Tubi Burek
Oleh Dahlan IskanDia memang masih punya anak satu lagi. Laki-laki. Kakak Tubi. Baik hati.
Pagi itu sang kakak naik sepeda motor, menjemput Tubi –untuk antar cuci darah. Dia menanjaki jalan sempit menuju rumah Tubi: sepeda motornya bersenggolan dengan motor dari arah atas.
Sang kakak meninggal dunia. Seketi. Maksud saya: seketika.
Rumah yang ditempati Tubi dan ibunya itu sangatlah sederhana. Itu dibangun semasa ayah Tubi masih hidup. Belum selesai. Belum ada plafonnya –mungkin menunggu Tubi sembuh. Atau menunggu lagu Rindu Tak Sampai itu ditonton 200.000 orang –termasuk dari seluruh pembaca Disway.
Sebenarnya ada secuil tanah di depan rumah itu.
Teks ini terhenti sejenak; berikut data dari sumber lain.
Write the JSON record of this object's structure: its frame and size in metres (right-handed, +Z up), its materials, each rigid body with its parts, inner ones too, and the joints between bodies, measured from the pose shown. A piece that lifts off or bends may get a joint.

Yang bisa saja ditanami 10 batang kaliandra hijau.
Begitu banyak tanaman jenis itu di pekarangan tetangga-tetangganya. Cepat sekali tumbuhnya. Subur sekali daunnya. Bisa dijual untuk makanan kambing. Banyak yang memelihara kambing ottawa di desa itu.
Saya lihat ada satu rumah yang lebih beruntung dari rumah Tubi. Hanya sepelemparan batu jaraknya.
Rumah itu lebih mentereng –untuk ukuran desa pinggiran kebun teh. Rumah itu punya penghasilan tetap dari pohon di halamannya: pohon teh yang tingginya lebih menjulang dari atap rumah.